Wednesday, March 17, 2010

A new play by Shakespeare?



The Arden Shakespeare has just published Double Falsehood, or the Distrest Lovers, and with that single stroke a Shakespearean outlier has edged its way into the canon. Kind of. The script's claim to "canonicality" should become even stronger next summer, when the Royal Shakespeare Company produces it for the first time in eons.

Of course to be accurate, Double Falsehood would have to be termed a play by William Shakespeare, John Fletcher, and somebody named Lewis Theobald, the producer who first mounted the text in London in 1727, explaining he had adapted it from three separate manuscripts of a play called The History of Cardenio. We know from contemporary accounts that a lost play of that name by Shakespeare (and his seeming protégé, Fletcher), based on a famous episode from Don Quixote, was performed in London in 1613.

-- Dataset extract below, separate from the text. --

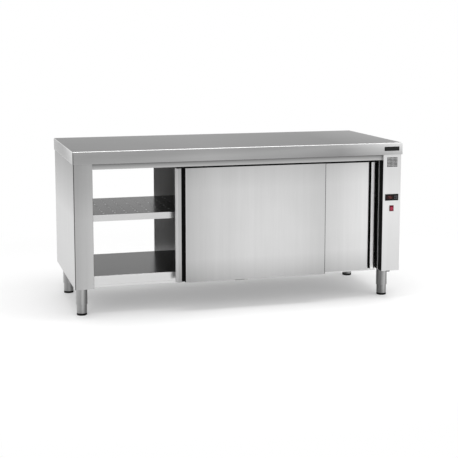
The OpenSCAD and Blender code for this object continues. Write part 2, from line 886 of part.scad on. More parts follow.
// Tube with a square top plate and an insert that guides the foot
module leg(x, y) {
    top = carcass_z - leg_plate_t;
    color("darkgray") translate([x, y, 0]) {
        difference() {
            translate([0, 0, foot_h]) cylinder(d = leg_d, h = top - foot_h);
            translate([0, 0, foot_h + insert_h]) cylinder(d = leg_d - 2 * leg_t, h = top);
            translate([0, 0, foot_h - cut]) cylinder(d = foot_d + 2 * pin_gap, h = top);
        }
        translate([-leg_plate / 2, -leg_plate / 2, top]) cube([leg_plate, leg_plate, leg_plate_t]);
    }
}

// Screwed foot with a dark base ring
module foot(x, y) {
    r = foot_d / 2;
    h = foot_h + foot_in;
    edge = 1;
    lead = 4;
    color("dimgray") translate([x, y, 0]) rotate_extrude() polygon([
        [0, 0], [r - ring_in - edge, 0], [r - ring_in, edge], [r - ring_in, ring_h],
        [r, ring_h + ring_in], [r, h - lead], [r - lead, h], [0, h]]);
}

module leg_front_left() leg(leg_x_left, -leg_y);
module leg_front_right() leg(leg_x_right, -leg_y);
module leg_rear_left() leg(leg_x_left, leg_y);
module leg_rear_right() leg(leg_x_right, leg_y);
module foot_front_left() foot(leg_x_left, -leg_y);
module foot_front_right() foot(leg_x_right, -leg_y);
module foot_rear_left() foot(leg_x_left, leg_y);
module foot_rear_right() foot(leg_x_right, leg_y);

// ---- controls ----

// Where a key stands: column i and row j of a two by two pad
function key_pos(i, j) = [key_x + i * key_pitch, stat_z + (j - 0.5) * key_pitch];

module key_cut(p, grow, y0, y1) {
    plate([p[0] - key_w / 2 - grow, y0, p[1] - key_h / 2 - grow],
        [p[0] + key_w / 2 + grow, y1, p[1] + key_h / 2 + grow]);
}

module thermostat_case() {
    face = -face_y - bezel_t;
    color("dimgray") difference() {
        union() {
            plate([control_x - stat_w / 2, face, stat_z - stat_h / 2],
                [control_x + stat_w / 2, -face_y, stat_z + stat_h / 2]);
            plate([control_x - stat_cut_w / 2, face, stat_z - stat_cut_h / 2],
                [control_x + stat_cut_w / 2, -face_y + stat_d, stat_z + stat_cut_h / 2]);
        }
        plate([window_x, face - cut, stat_z - window_h / 2],
            [window_x + window_w, face + window_set + window_t, stat_z + window_h / 2]);
        for (i = [0, 1], j = [0, 1])
            key_cut(key_pos(i, j), key_gap, face - cut, face + key_stem + key_travel);
    }
}

module thermostat_window() {
    face = -face_y - bezel_t;
    color("darkred") plate([window_x, face + window_set, stat_z - window_h / 2],
        [window_x + window_w, face + window_set + window_t, stat_z + window_h / 2]);
}

module stat_key(i, j) {
    face = -face_y - bezel_t;
    color("gray") key_cut(key_pos(i, j), 0, face - key_proud, face + key_stem - run_gap);
}

module key_up() stat_key(0, 1);
module key_down() stat_key(0, 0);
module key_set() stat_key(1, 1);
module key_standby() stat_key(1, 0);

// Frame of the switch: a box open at the front with pivot holes in its cheeks
module rocker_housing() {
    face = -face_y - rocker_bezel_t;
    in_w = rocker_cut_w - 2 * rocker_wall;
    in_h = rocker_cut_h - 2 * rocker_wall;
    color("black") difference() {
        union() {
            plate([control_x - rocker_w / 2, face, rocker_z - rocker_h / 2],
                [control_x + rocker_w / 2, -face_y, rocker_z + rocker_h / 2]);
            plate([control_x - rocker_cut_w / 2, face, rocker_z - rocker_cut_h / 2],
                [control_x + rocker_cut_w / 2, -face_y + rocker_d, rocker_z + rocker_cut_h / 2]);
        }
        plate([control_x - in_w / 2, face - cut, rocker_z - in_h / 2],
            [control_x + in_w / 2, -face_y + rocker_d - 2 * rocker_wall, rocker_z + in_h / 2]);
        translate([control_x - rocker_cut_w / 2 - cut, -face_y + pivot_in, rocker_z])
            rotate([0, 90, 0]) cylinder(r = pivot_r + pin_gap, h = rocker_cut_w + 2 * cut);
    }
}

// Dished rocker, tipped to one side, with its pivot pins
module rocker() {
    dish_r = 40;
    dish_in = 1.2;
    front = pivot_in + rocker_bezel_t + rocker_proud;
    w = rocker_cut_w - 2 * rocker_wall - 2 * run_gap;
    h = rocker_cut_h - 2 * rocker_wall - 2 * rocker_play;
    color("crimson") translate([control_x, -face_y + pivot_in, rocker_z]) rotate([rocker_tilt, 0, 0]) {
        difference() {
            translate([-w / 2, -front, -h / 2]) cube([w, front + 2 * pivot_r, h]);
            translate([-w / 2 - cut, -front - dish_r + dish_in, 0]) rotate([0, 90, 0])
                cylinder(r = dish_r, h = w + 2 * cut, $fn = 120);
        }
        translate([-rocker_cut_w / 2, 0, 0]) rotate([0, 90, 0])
            cylinder(r = pivot_r, h = rocker_cut_w);
    }
}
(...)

Theobald's script was a success back in 1727, but was soon ridiculed (by Alexander Pope, among others) as hackery, and probably a fake (Theobald refused to publish his supposed sources). Now the Arden has decided otherwise, largely based on the research of editor Brean Hammond, a professor at the University of Nottingham, who claims that Shakespeare's hand can be seen "in Acts One and Two, and part of Act Three." Hmmmm. The proof of this kind of thing, it seems to me, is in the playing. Could one of our university theatres consider The Double Falsehood for a production soon, as the RSC has? Or will we have to rely on one of our fringe theatres to take on the challenge? Only a year or two ago, the ART produced its own dreadful update of Cardenio, penned by Harvard professor Stephen Greenblatt and avant-garde playwright Charles L. Mee. Somehow that misadventure seemed to sum up the problem with our academic theatres - we can't get them to do the real thing, instead they offer up their own house version of it. Perhaps with a little nudge from the Arden Shakespeare, that situation could change in the case of Double Falsehood.